* Begin RECORDS SUPPLIED *

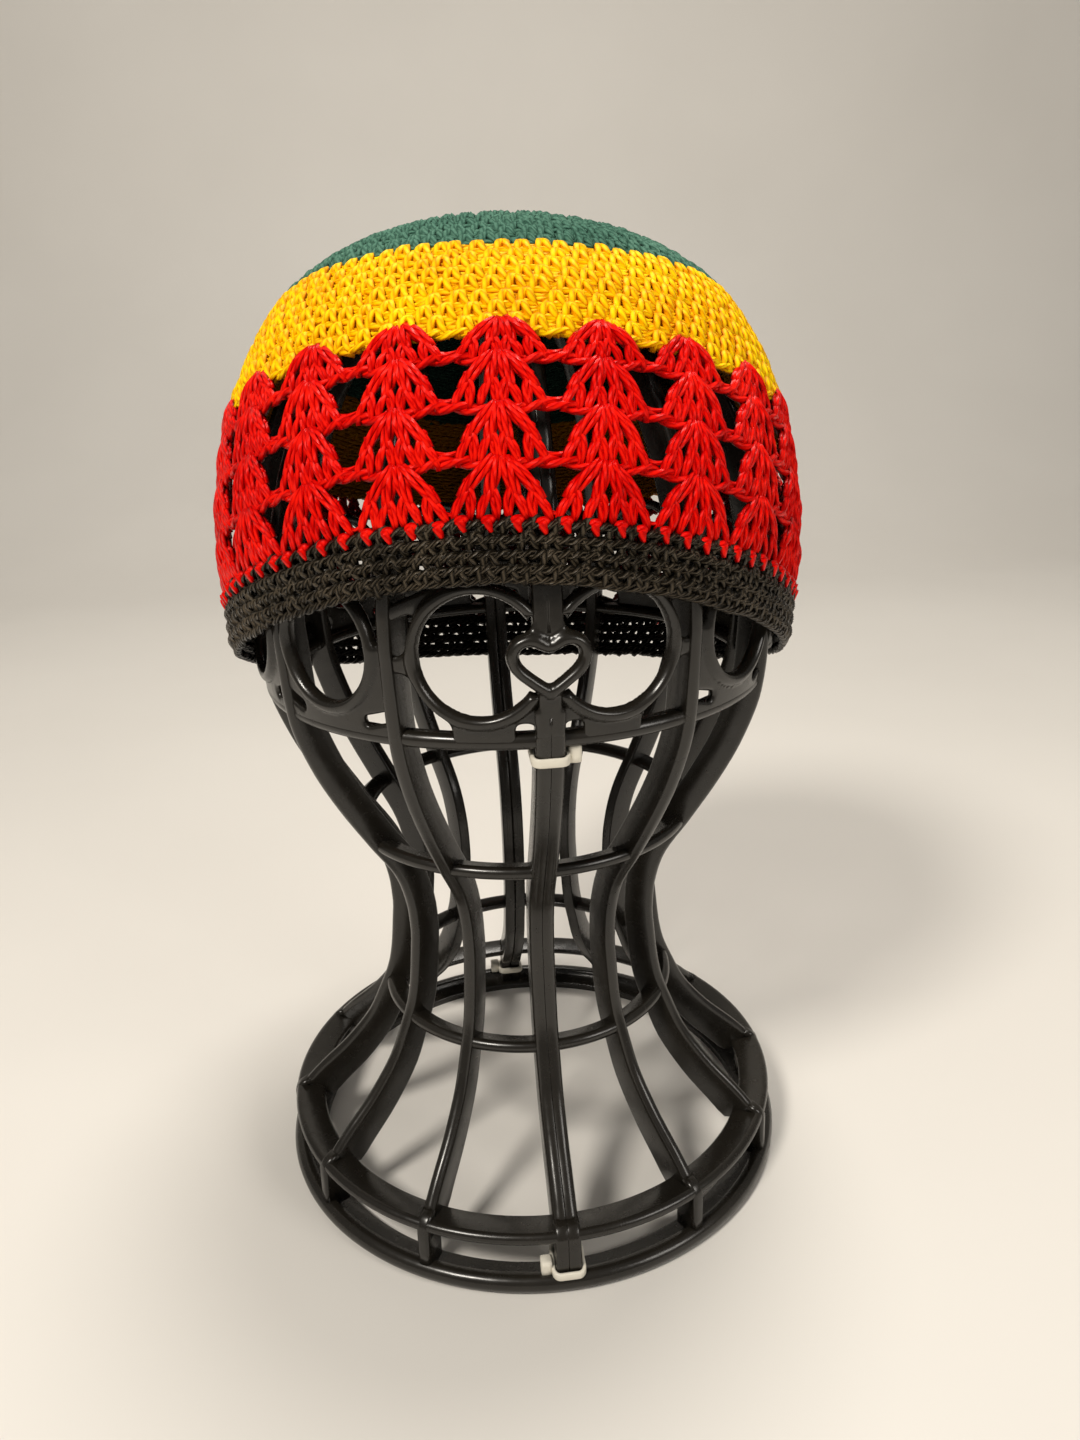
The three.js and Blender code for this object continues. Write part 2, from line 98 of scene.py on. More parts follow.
# A blade's toe, where it leaves its post: shares of the rib's depth, and lengths up the blade
TOE_START = 0.55
TOE_SWELL = 0.7
TOE_ROUND = 4.0
TOE_WANE = 0.25
TOE_WANE_FROM = 6.0
TOE_WANE_LENGTH = 35.0
TOE_INSET = 2.3
TOE_LENGTH = 22.0
TAPER_END = 0.32
BLADE_STEP = 2.6

# Level rings: node, height, edge out from the ribs' line, bead's radius, width, plate's thickness
RINGS = [
    ("base_ring", BASE_HEIGHT, 0.4, 2.0, 11.0, 2.4),
    ("waist_ring", WAIST_HEIGHT, -1.4, 2.1, 7.5, 2.6),
    ("jaw_ring", JAW_HEIGHT, -1.4, 2.1, 7.5, 2.6),
    ("brow_ring", BROW_HEIGHT, -1.2, 2.4, 7.5, 3.4),
]
BEAD_SWEEP = 2.2

# Foot ring: its edge beyond the ribs, its bead, and its section inside the bead as (inward, height)
FOOT_EDGE = 2.6
FOOT_BEAD = (3.0, 3.1)
FOOT_STEPS = [(4.6, 5.9), (5.6, 5.0), (5.9, 3.2), (11.5, 2.9), (12.1, 2.3), (12.1, 0.0)]

# The ribs' outer edge: (share of the way up, share of the way out), to the neck and to the head
FOOT_FLARE = [(0, 1), (0.1, 0.81), (0.24, 0.52), (0.38, 0.31), (0.5, 0.2), (0.69, 0.07), (1, 0)]
HEAD_FLARE = [
    (0, 0),
    (0.103, 0.023),
    (0.21, 0.12),
    (0.328, 0.345),
    (0.472, 0.605),
    (0.6, 0.795),
    (0.75, 0.94),
    (1, 1),
]

# Brow band: loops, webs and heart
LOOP_HOLE = 16.7
LOOP_BEAD = 3.8
LOOP_CENTRE = 210.8
FRONT_LOOP_ANGLE = math.radians(12.7)
BAY_HOLE = 15.9
HEART_BEAD = 3.7
HEART_LOW = 201.5
HEART_HIGH = 214.5
BAND_STEP = 0.65
BAND_FOOT = BROW_HEIGHT - 1.5

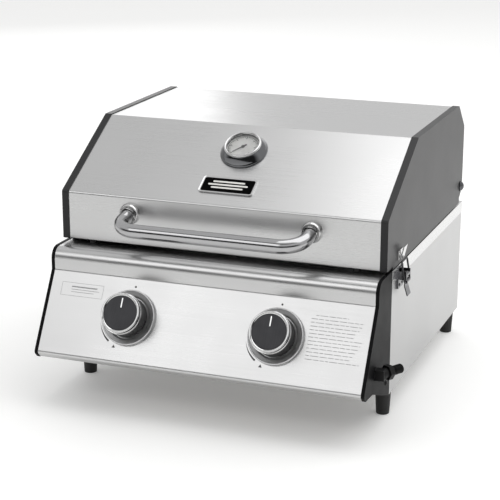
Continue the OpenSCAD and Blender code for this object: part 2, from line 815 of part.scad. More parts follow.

* End RECORDS SUPPLIED *

**THE PROBLEM:** Each line of the material should be duplicated exactly, please.

**ANSWER TO THIS PROBLEM:**
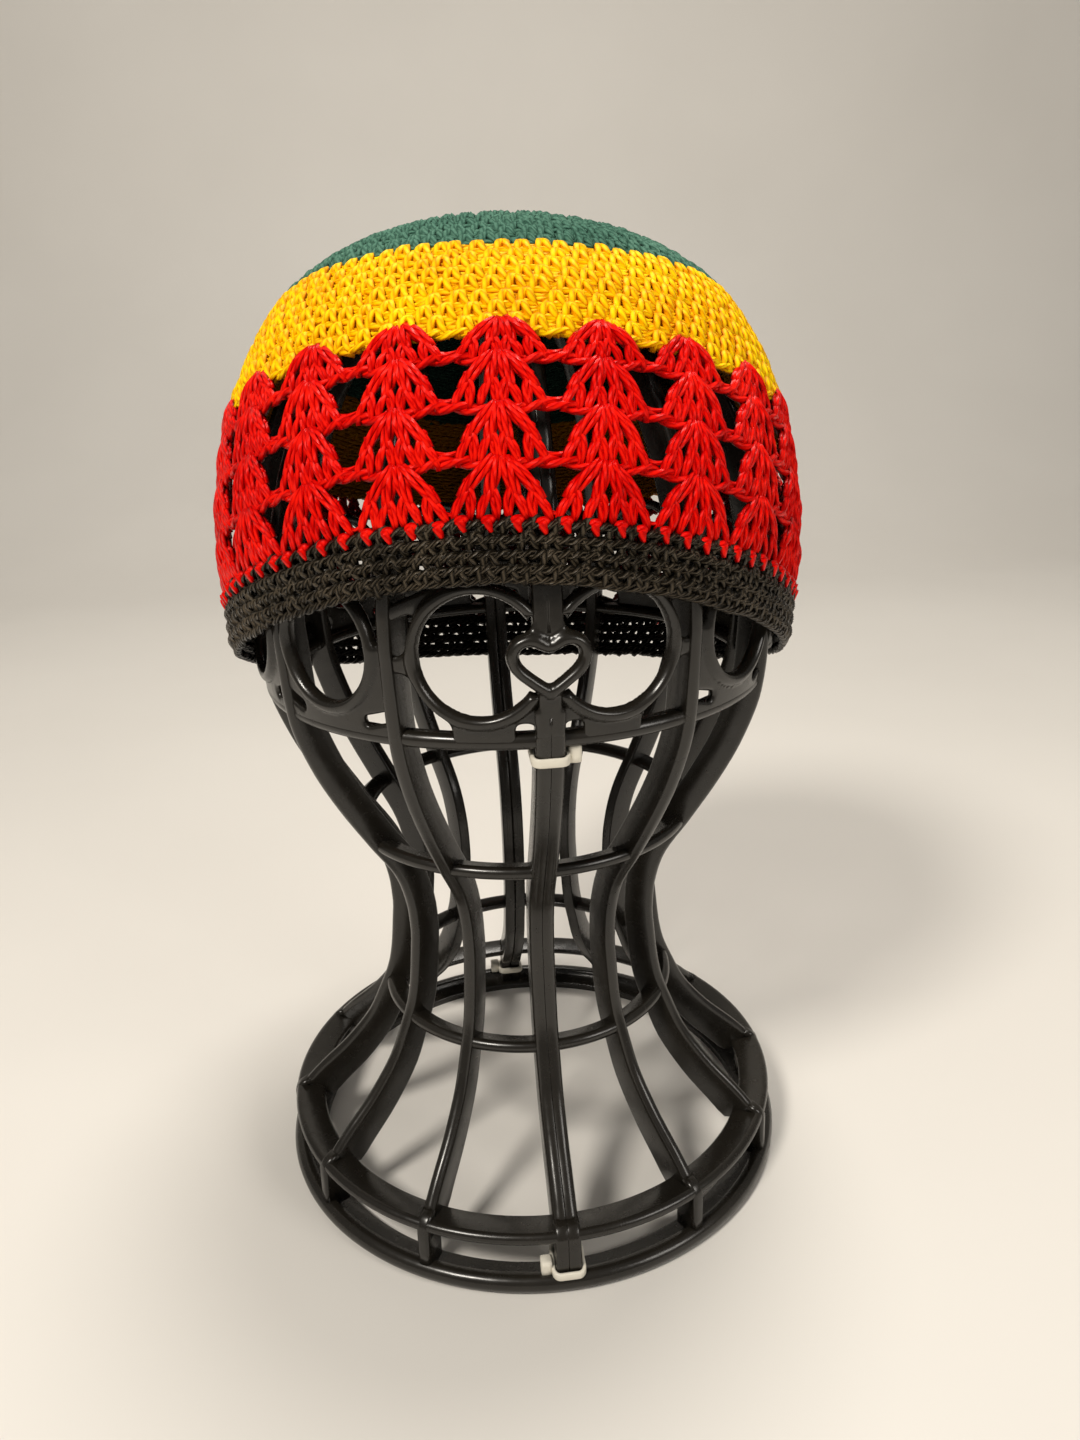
The three.js and Blender code for this object continues. Write part 2, from line 98 of scene.py on. More parts follow.
# A blade's toe, where it leaves its post: shares of the rib's depth, and lengths up the blade
TOE_START = 0.55
TOE_SWELL = 0.7
TOE_ROUND = 4.0
TOE_WANE = 0.25
TOE_WANE_FROM = 6.0
TOE_WANE_LENGTH = 35.0
TOE_INSET = 2.3
TOE_LENGTH = 22.0
TAPER_END = 0.32
BLADE_STEP = 2.6

# Level rings: node, height, edge out from the ribs' line, bead's radius, width, plate's thickness
RINGS = [
    ("base_ring", BASE_HEIGHT, 0.4, 2.0, 11.0, 2.4),
    ("waist_ring", WAIST_HEIGHT, -1.4, 2.1, 7.5, 2.6),
    ("jaw_ring", JAW_HEIGHT, -1.4, 2.1, 7.5, 2.6),
    ("brow_ring", BROW_HEIGHT, -1.2, 2.4, 7.5, 3.4),
]
BEAD_SWEEP = 2.2

# Foot ring: its edge beyond the ribs, its bead, and its section inside the bead as (inward, height)
FOOT_EDGE = 2.6
FOOT_BEAD = (3.0, 3.1)
FOOT_STEPS = [(4.6, 5.9), (5.6, 5.0), (5.9, 3.2), (11.5, 2.9), (12.1, 2.3), (12.1, 0.0)]

# The ribs' outer edge: (share of the way up, share of the way out), to the neck and to the head
FOOT_FLARE = [(0, 1), (0.1, 0.81), (0.24, 0.52), (0.38, 0.31), (0.5, 0.2), (0.69, 0.07), (1, 0)]
HEAD_FLARE = [
    (0, 0),
    (0.103, 0.023),
    (0.21, 0.12),
    (0.328, 0.345),
    (0.472, 0.605),
    (0.6, 0.795),
    (0.75, 0.94),
    (1, 1),
]

# Brow band: loops, webs and heart
LOOP_HOLE = 16.7
LOOP_BEAD = 3.8
LOOP_CENTRE = 210.8
FRONT_LOOP_ANGLE = math.radians(12.7)
BAY_HOLE = 15.9
HEART_BEAD = 3.7
HEART_LOW = 201.5
HEART_HIGH = 214.5
BAND_STEP = 0.65
BAND_FOOT = BROW_HEIGHT - 1.5

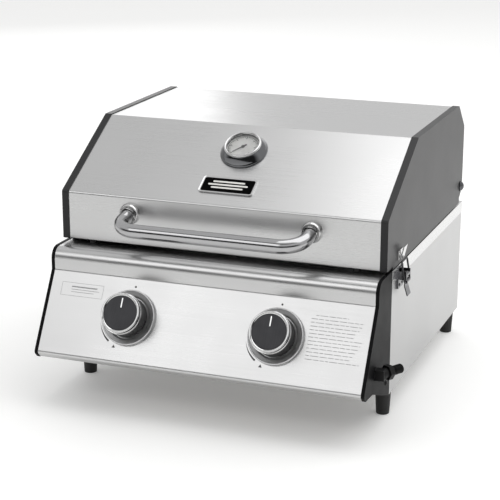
Continue the OpenSCAD and Blender code for this object: part 2, from line 815 of part.scad. More parts follow.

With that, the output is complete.